Seconded. As a reader I care far more about the comic than which site is hosting it. Unless, of course, that site is so terrible and annoying in it’s UI, design and layout that it severely negatively impacts the experience of reading the comic… *cough* webtoons *cough*… or the smackjeeves overhaul of 2019… But I digress. Whether a comic is hosted on Hiveworks or not has never been an indicator of the comic’s quality for me. In fact, many of the comics I read that are still updating aren’t on Hiveworks or weren’t originally on Hiveworks. If anything, the Hiveworks brand is best known for sudden unexplained hiatuses that never end. At least, it’s the pattern I’ve seen and how it looks to me.
As long as I enjoy the story and the art isn’t painful to look at I’ll stick with a comic regardless of where it ends up hosted, if it keeps updating. I’m very picky about the comics I read though. A Ghost Story was one I liked the premise of when I accidentally hovered over it’s icon in the discover bar when scrolling down to check the comments on another comic and loved once I started reading it. The story is wonderful and the art really isn’t that bad. It’s certainly much better than some other comics I’ve seen on Hiveworks. Those made the artist in me cry just looking at them and I couldn’t get through more than a few pages.
Sir. Orc says:
While I cannot speak as the decisions behind why Hiveworks chooses to invite artists or their promotional decisions, I can at least say this:
A Ghost Story is a genuinely good and quality comic. Indeed, I would say it was probably one of the better comics Hiveworks had to offer.
I do not waste time on comics I do not consider good. If a comic has bad art or bad writing, I will not follow it. And I have read and followed a lot of webcomics – probably more than should be reasonable. I’ve seen artists start out bad and improve dramatically, I’ve seen artists with strong starts crash and burn or abandon their projects. I’ve seen comics meander on for years if not decades with no clear direction. I’ve seen creators who engage with their audience, those who stay aloof, and those who actively mock them. So in all of this, I can definitely say that your work is genuinely of good quality.
The cast of A Ghost Story are generally not the most moral people. But their characters all make sense, they stay consistent with their motivations, and their development is a natural logical progression of what is expected of them based on what is established. None of the characters feel extraneous, no plot detail feels wasted, and no thread feels forgotten even when the gambits (and bodies) start to pile up. And for as shady as the characters are, they also have plenty of sympathetic qualities that make them seem just human enough without also feeling like it downplays or excuses their shadiness.

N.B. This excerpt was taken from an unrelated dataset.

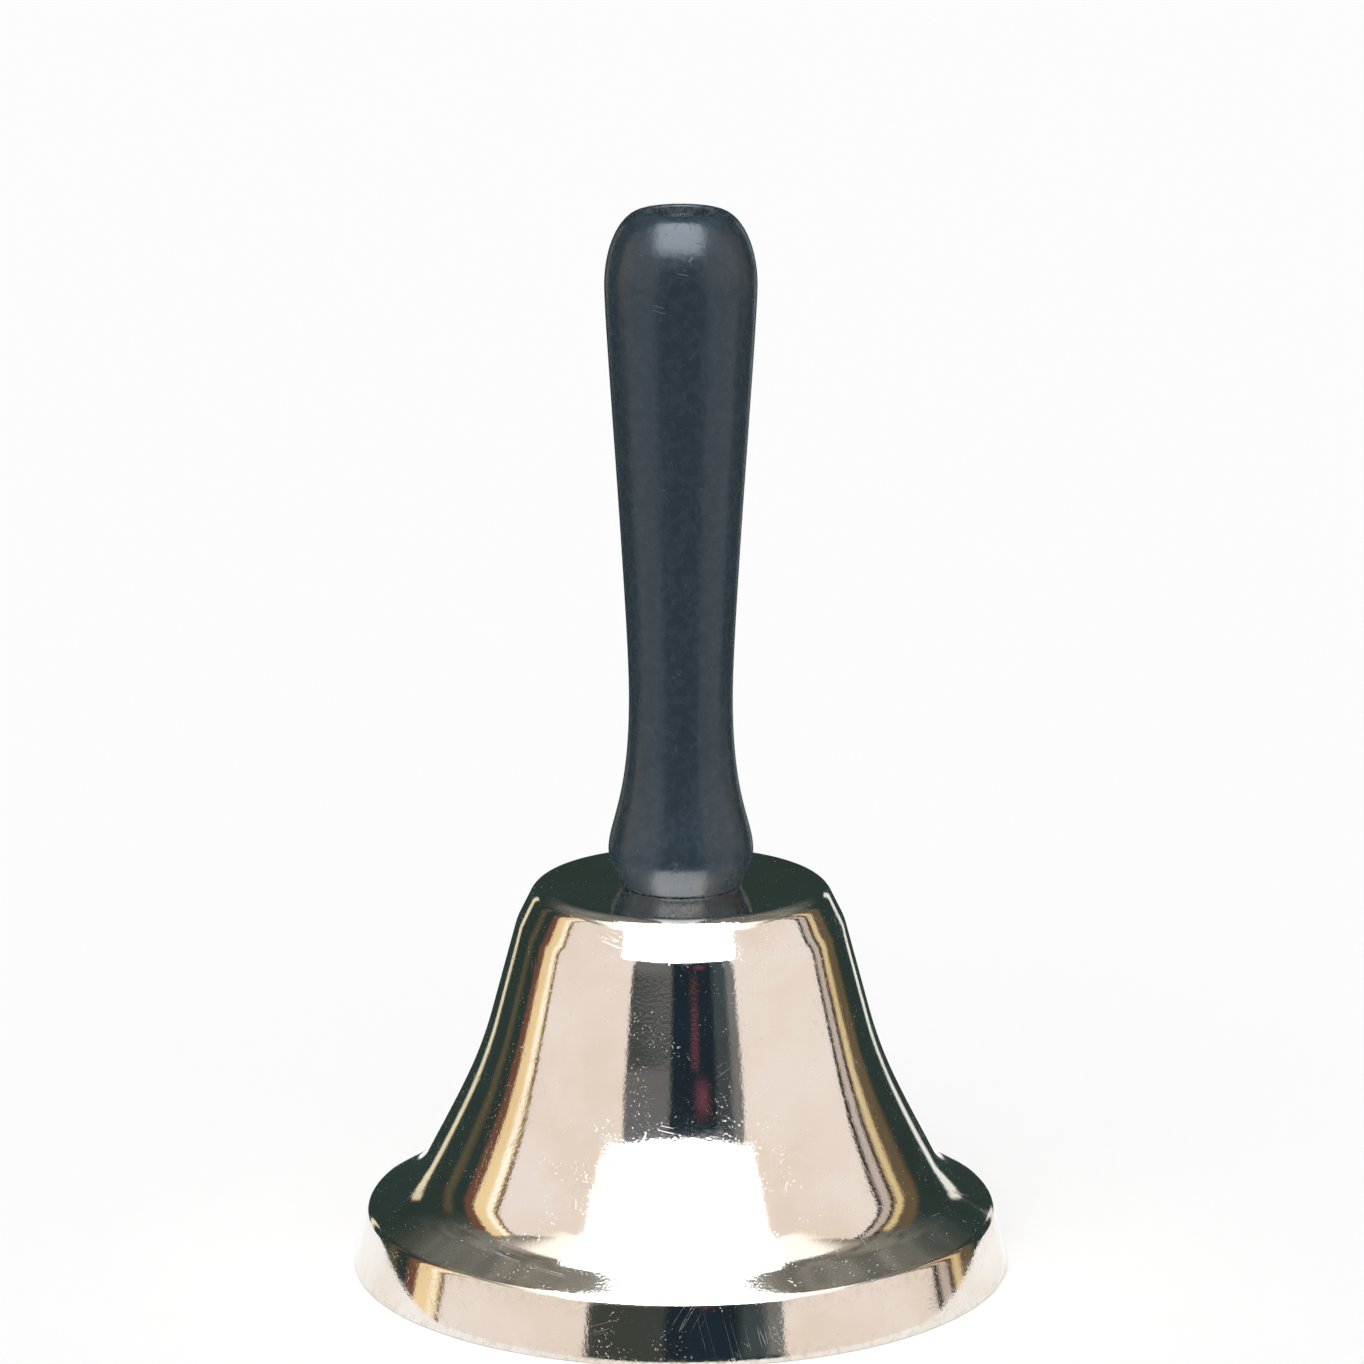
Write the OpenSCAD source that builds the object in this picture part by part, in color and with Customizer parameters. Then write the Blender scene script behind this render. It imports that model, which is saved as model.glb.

This is important to note, because striking this balance is difficult. For example, the main reason I stopped following Gunnerkrigg is that it felt like plot threads would be built up and then abandoned as soon Siddel got bored of them. Same with characters – some would be introduced and then discarded, others would be added but feel like they didn’t add anything to the plot as well. And he’s been around in this for a very long time. Unsounded has excellent art, and Ms Cope is a master at dialogue – everything her characters sounds natural even when she goes on fillibusters. But almost none of the main cast is likeable, or at least their likeable qualities don’t get developed until long after I stopped caring. Unsounded in general has a nasty tendency to poorly balance it’s tone – generally tending to get too grim too fast with too little balance. A Ghost Story has managed to perfectly balance it’s tone – dark stuff happens, but it gets offset by the stupid shenanigans of the cast, or the heartwarming moments. Even characters like Alice who are meant to be largely joyless can be sympathized with. The whole thing feels like Fargo meets Ghostbusters whereas Unsounded feels like a fantasy version of a Steinbeck novel – executed with technical perfection, but often far too bleak in tone for me to care.
I could go on, but I think this well establishes my point.
A Ghost Story is a good comic, and you should not be in doubt of that. I do not say it lightly.
Bees, you’ve made a lot of controversial statements but the idea that A Ghost Story was the worst comic in Hiveworks is utterly ludicrous. And I’m not saying that because I’m your supportive friend uwu or whatever, since I’m not. It’s just a statement of objective fact. That Patreon conversion rate speaks for itself, there are comics with 10 or 20 times the readership that get less support because they’re bland mass appeal people click on and maaaybe go “heh” before moving on to the fifty other comics in their feed in the webcomic cinematic universe. But the people who like your comic like YOUR comic, not just comics in general.
I like Dumbing of Age well enough but if Dave Willis retired there’s like fifty identical comics to replace it with, all made by generically nice people who carefully make sure not to get too controversial on main. There’s nothing else quite like AGS and there’s nothing else quite like you. And if the third-rate Webtoon wannabees didn’t respect what they had then that’s their loss.